§ **The task**:
Identify the lines holding "return" and copy them.

§ **Material**:
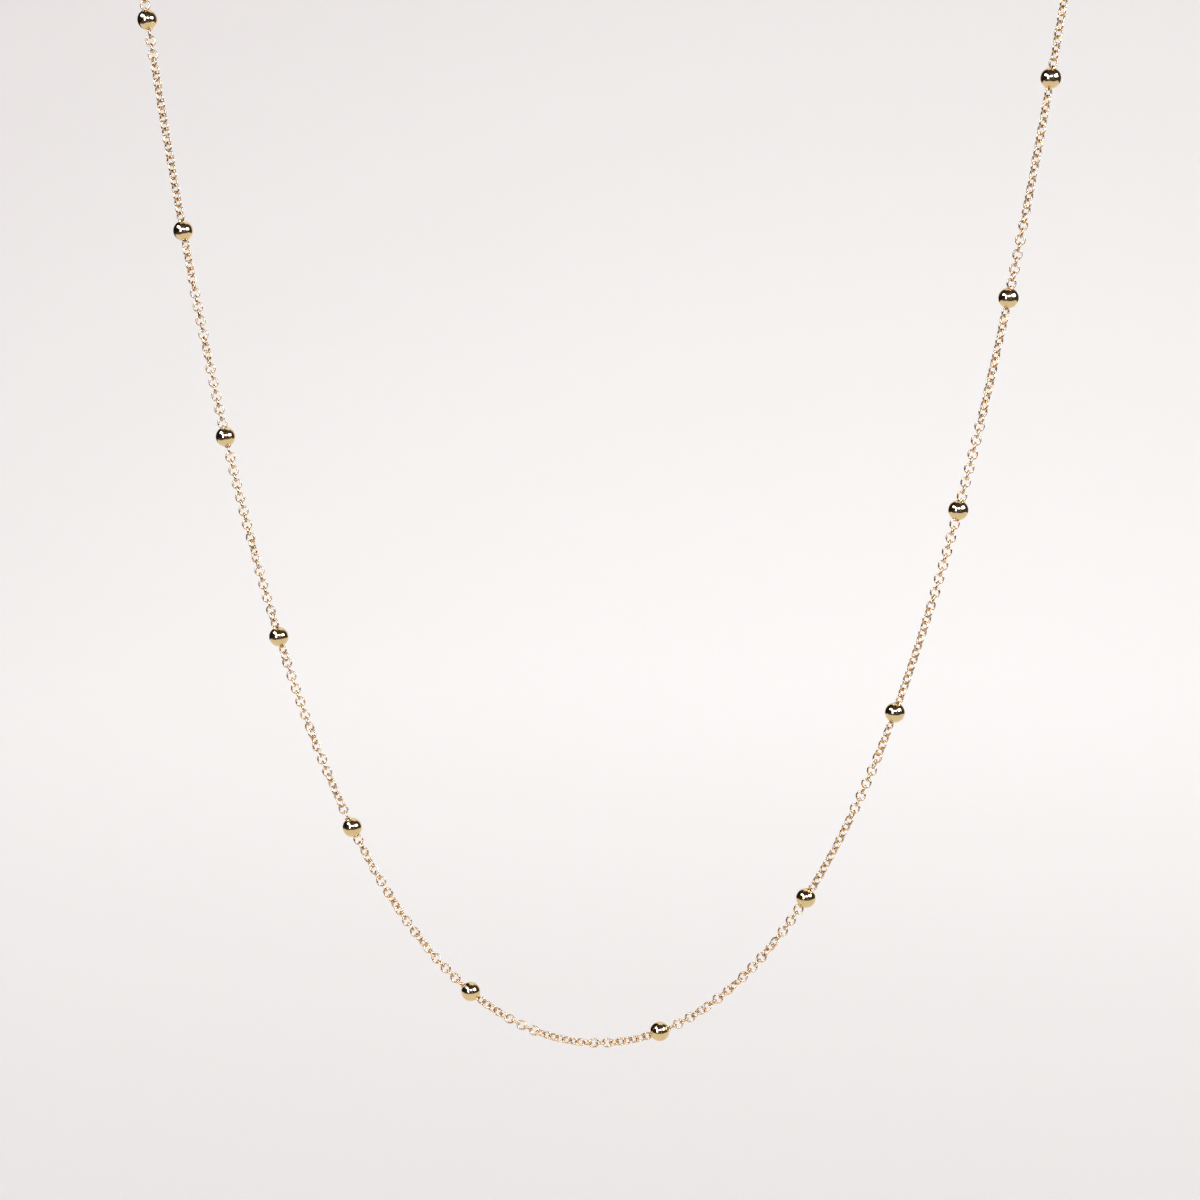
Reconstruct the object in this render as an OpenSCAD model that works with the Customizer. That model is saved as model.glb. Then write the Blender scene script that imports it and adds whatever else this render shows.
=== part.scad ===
// Station necklace: small polished balls spaced evenly along a fine cable chain.
// It hangs as it is worn: the front is a free catenary, the back goes round the nape.
// Frame: origin at the middle of the nape, +Z up, -Y the front, millimetres.
// The chain is a plain tube here, as wide as its links.

/* [Stations] */
// Number of balls round the whole necklace
station_count = 20; // [14:1:22]
// Distance from ball to ball, measured along the chain
station_pitch = 25.4; // [23:0.1:34]
// Diameter of a ball
ball_d = 2.4; // [2:0.1:5]
// Gap all round between the chain and the hole in a ball
ball_hole_gap = 0.12; // [0.1:0.01:0.2]
// How far the necklace has slipped round the neck, measured along the chain
slip = 3.86; // [0:0.01:5]

/* [Chain] */
// Width of a link, which is the width of the chain
chain_w = 1.24; // [1.1:0.01:1.6]
// Thickness of the wire that a link is bent from
link_wire = 0.24; // [0.15:0.01:0.3]

/* [Neck] */
// Width of the loop where it goes round the neck
neck_w = 112.4; // [90:0.1:130]
// Radius of the bend at each shoulder, from the hanging front to the level back
shoulder_r = 12.5; // [6:0.1:20]

/* [Clasp] */
// Outer diameter of the ring clasp
clasp_d = 5.5; // [5:0.1:8]
// Thickness of the ring clasp's tube
clasp_wire = 1.0; // [0.8:0.05:1.2]
// Outer diameter of the plain ring that the clasp closes on
end_ring_d = 4.0; // [3.8:0.1:6]
// Play between a ring's wire and the link or ring that hangs on it
ring_play = 0.13; // [0.1:0.01:0.15]
// Gap that is left between pieces that pull against each other
pull_gap = 0.12; // [0.05:0.01:0.12]

/* [Hidden] */
// Flat sides of the chain tube
tube_sides = 8;
// Most that the chain tube turns between two of its rings
ring_turn = 12;
// Straight length of chain tube that sticks out of each end of a ball
ball_lead = 0.3;
// Steps in which the catenary is solved
solve_steps = 40;
// Facets round the balls and rings, and round their wires and holes
round_fn = 64;
wire_fn = 24;

// Lengths along the middle of the chain, with the nape at 0
loop_len = station_count * station_pitch;
neck_r = neck_w / 2;
nape_len = PI / 2 * neck_r;
bend_len = PI / 2 * shoulder_r;
front_half = loop_len / 2 - nape_len - bend_len;

// Catenary: a parameter a, arc t from its lowest point
function cat_x(a, t) = a * ln(t / a + sqrt(pow(t / a, 2) + 1));
function cat_z(a, t) = sqrt(a * a + t * t) - a;
function cat_lean(a, t) = a / sqrt(a * a + t * t);

// Half width of the loop that a catenary of parameter a leads to
function loop_half(a) = cat_x(a, front_half) + shoulder_r * cat_lean(a, front_half);

// Parameter for which the front meets the shoulders, found by halving
function solve_a(low, high, n) =
    n == 0 ? (low + high) / 2 :
    loop_half((low + high) / 2) < neck_r
        ? solve_a((low + high) / 2, high, n - 1)
        : solve_a(low, (low + high) / 2, n - 1);
cat_a = solve_a(0.1, 20 * neck_r, solve_steps);

// Direction in which the chain leaves a shoulder, downward and inward
lean_in = cat_lean(cat_a, front_half);
lean_down = sqrt(1 - lean_in * lean_in);
front_y = -neck_r - shoulder_r;
low_z = -shoulder_r * lean_down - cat_z(cat_a, front_half);

// Middle of the chain on the -X half, at arc s from the nape
function half_at(s) =
    s <= nape_len ? nape_at(s / neck_r * 180 / PI) :
    s <= nape_len + bend_len ? bend_at((s - nape_len) / shoulder_r * 180 / PI) :
    front_at(s - loop_len / 2);
function nape_at(turn) = [-neck_r * sin(turn), neck_r * (cos(turn) - 1), 0];
function bend_at(turn) = [
    -neck_r + shoulder_r * lean_in * (1 - cos(turn)),
    -neck_r - shoulder_r * sin(turn),
    -shoulder_r * lean_down * (1 - cos(turn))
];
function front_at(t) = [cat_x(cat_a, t), front_y, low_z + cat_z(cat_a, t)];

// Middle of the chain at any arc s round the loop, and its direction there
function wrap(s) = s - loop_len * floor(s / loop_len);
function mirror_x(p) = [-p.x, p.y, p.z];
function on_half(s) = s <= loop_len / 2 ? half_at(s) : mirror_x(half_at(loop_len - s));
function chain_at(s) = on_half(wrap(s));
function unit(v) = v / norm(v);
function chain_dir(s) = unit(chain_at(s + 0.01) - chain_at(s - 0.01));

// Balls: arc of each, and the two rings of the tube that lead into and out of it
function ball_arc(i) = (i - 0.5) * station_pitch - slip;
ball_grip = ball_d / 2 + ball_lead;
function ball_in(i) = chain_at(ball_arc(i) - ball_grip);
function ball_out(i) = chain_at(ball_arc(i) + ball_grip);
ball_hole = chain_w + 2 * ball_hole_gap;

// Clasp: the wires that pass through a link fill its hole apart from the play
link_hole = chain_w - 2 * link_wire;
ring_wire = link_hole - 2 * ring_play;
eye_d = link_wire + 2 * ring_play + pull_gap * 2 + 2 * ring_wire;

// Places along the clasp's own axis, with the clasp's ring at 0
clasp_side = (clasp_d - clasp_wire) / 2;
eye_x = (clasp_d + eye_d) / 2 - ring_wire / 2;
eye_side = (eye_d - ring_wire) / 2;
link_side = (chain_w - link_wire) / 2;
link_pull = link_side - ring_wire / 2 - link_wire / 2 - pull_gap;
eye_link_x = eye_x + eye_side + link_pull;
end_ring_side = (end_ring_d - ring_wire) / 2;
end_ring_x = -clasp_side + clasp_wire / 2 + ring_wire / 2 + pull_gap - end_ring_side;
ring_link_x = end_ring_x - end_ring_side - link_pull;
tube_start_x = eye_link_x + chain_w / 2 + pull_gap;
tube_end_x = ring_link_x - chain_w / 2 - pull_gap;

// The clasp lies on the chord of the nape between the two ends of the tube
clasp_arc = -slip;
clasp_from = chain_at(clasp_arc + tube_end_x);
clasp_to = chain_at(clasp_arc + tube_start_x);
clasp_dir = unit(clasp_to - clasp_from);
clasp_mid = (clasp_from + clasp_to) / 2 - clasp_dir * (tube_start_x + tube_end_x) / 2;

// Rings of the chain tube, more where it bends
function turn_between(s1, s2) = acos(min(1, chain_dir(s1) * chain_dir(s2)));
function rings_between(s1, s2) = max(1, ceil(turn_between(s1, s2) / ring_turn) - 1);
function spread(s1, s2, n) = [for (k = [1 : n]) chain_at(s1 + (s2 - s1) * k / (n + 1))];
function gap_points(i) =
    let (s1 = ball_arc(i) + ball_grip, s2 = ball_arc(i + 1) - ball_grip)
    i == station_count ? [] : spread(s1, s2, rings_between(s1, s2));
tube_path = concat(
    [clasp_mid + clasp_dir * tube_start_x],
    [for (i = [1 : station_count]) each concat([ball_in(i), ball_out(i)], gap_points(i))],
    [clasp_mid + clasp_dir * tube_end_x]
);

// Sweep: a direction at each point, and a side vector carried along without twist
function path_dir(p, i) = unit(p[min(i + 1, len(p) - 1)] - p[max(i - 1, 0)]);
function flatten_to(v, along) = unit(v - (v * along) * along);
function path_sides(p) = [
    for (i = 0, side = flatten_to([0, 0, 1], path_dir(p, 0));
         i < len(p);
         i = i + 1, side = i < len(p) ? flatten_to(side, path_dir(p, i)) : side)
    side
];
function ring_points(centre, along, side, r, n) = [
    for (k = [0 : n - 1])
    centre + r * (cos(360 * k / n) * side + sin(360 * k / n) * cross(along, side))
];

module tube(p, d, n) {
    sides = path_sides(p);
    last = (len(p) - 1) * n;
    points = [for (i = [0 : len(p) - 1]) each ring_points(p[i], path_dir(p, i), sides[i], d / 2, n)];
    walls = [
        for (i = [0 : len(p) - 2], k = [0 : n - 1])
        let (a = i * n + k, b = i * n + (k + 1) % n)
        each [[a, b + n, b], [a, a + n, b + n]]
    ];
    start_cap = [for (k = [0 : n - 1]) k];
    end_cap = [for (k = [n - 1 : -1 : 0]) last + k];
    polyhedron(points = points, faces = concat([start_cap], walls, [end_cap]));
}

module round_ring(outer_d, wire) {
    rotate_extrude($fn = round_fn)
        translate([(outer_d - wire) / 2, 0])
            circle(d = wire, $fn = wire_fn);
}

// Puts a child that lies along +X on the clasp's axis
module on_clasp(x) {
    translate(clasp_mid + clasp_dir * x)
        rotate([0, 0, atan2(clasp_dir.y, clasp_dir.x)])
            children();
}

// A ring that stands up, seen edge-on from above
module upright() {
    rotate([90, 0, 0])
        children();
}

module chain() {
    color("#e3c48d")
        tube(tube_path, chain_w, tube_sides);
}

module ball(i) {
    along = unit(ball_out(i) - ball_in(i));
    color("#d8b678")
        translate((ball_in(i) + ball_out(i)) / 2)
            rotate([0, acos(along.z), atan2(along.y, along.x)])
                difference() {
                    sphere(d = ball_d, $fn = round_fn);
                    cylinder(d = ball_hole, h = 2 * ball_d, center = true, $fn = wire_fn);
                }
}

// Ring clasp with the eye that holds the chain, one plain piece
module clasp() {
    color("#d2ae6c") {
        on_clasp(0)
            upright()
                round_ring(clasp_d, clasp_wire);
        on_clasp(eye_x)
            upright()
                round_ring(eye_d, ring_wire);
    }
}

module end_ring() {
    color("#d2ae6c")
        on_clasp(end_ring_x)
            round_ring(end_ring_d, ring_wire);
}

// Last link at the clasp's eye, lying flat because the eye stands up
module clasp_link() {
    color("#e3c48d")
        on_clasp(eye_link_x)
            round_ring(chain_w, link_wire);
}

// Last link at the plain ring, standing up because that ring lies flat
module ring_link() {
    color("#e3c48d")
        on_clasp(ring_link_x)
            upright()
                round_ring(chain_w, link_wire);
}

function ball_name(i) = str("ball_", i < 10 ? "0" : "", i);

chain();
clasp();
clasp_link();
end_ring();
ring_link();
for (i = [1 : station_count])
    ball(i);
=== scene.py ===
"""Station necklace: polished balls on a fine cable chain, dressed round its solids, in a pale studio."""
import random
from math import asinh, cos, pi, radians, sin, sqrt

import bmesh
import bpy
from bpy.props import FloatProperty, FloatVectorProperty, IntProperty, PointerProperty
from mathutils import Matrix, Vector


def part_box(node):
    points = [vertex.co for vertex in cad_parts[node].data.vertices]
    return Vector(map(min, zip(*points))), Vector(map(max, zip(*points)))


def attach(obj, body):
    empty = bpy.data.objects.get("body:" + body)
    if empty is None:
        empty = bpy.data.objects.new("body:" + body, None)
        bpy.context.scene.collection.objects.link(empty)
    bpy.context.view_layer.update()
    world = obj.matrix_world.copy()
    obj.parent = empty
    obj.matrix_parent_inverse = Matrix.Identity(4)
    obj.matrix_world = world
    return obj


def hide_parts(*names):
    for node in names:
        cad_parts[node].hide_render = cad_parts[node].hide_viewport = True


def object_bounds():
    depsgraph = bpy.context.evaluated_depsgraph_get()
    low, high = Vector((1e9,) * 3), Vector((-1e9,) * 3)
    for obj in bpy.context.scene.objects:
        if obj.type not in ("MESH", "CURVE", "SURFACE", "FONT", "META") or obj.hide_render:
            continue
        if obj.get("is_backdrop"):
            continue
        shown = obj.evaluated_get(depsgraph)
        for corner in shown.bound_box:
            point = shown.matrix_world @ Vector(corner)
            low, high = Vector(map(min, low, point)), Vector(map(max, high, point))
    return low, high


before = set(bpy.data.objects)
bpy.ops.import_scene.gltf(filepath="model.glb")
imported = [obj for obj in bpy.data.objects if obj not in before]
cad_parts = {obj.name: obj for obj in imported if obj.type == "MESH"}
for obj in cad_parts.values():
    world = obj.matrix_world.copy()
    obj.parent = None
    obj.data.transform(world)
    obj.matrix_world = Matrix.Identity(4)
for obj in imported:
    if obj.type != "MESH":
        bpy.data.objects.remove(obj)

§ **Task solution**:
    return Vector(map(min, zip(*points))), Vector(map(max, zip(*points)))
    return obj
    return low, high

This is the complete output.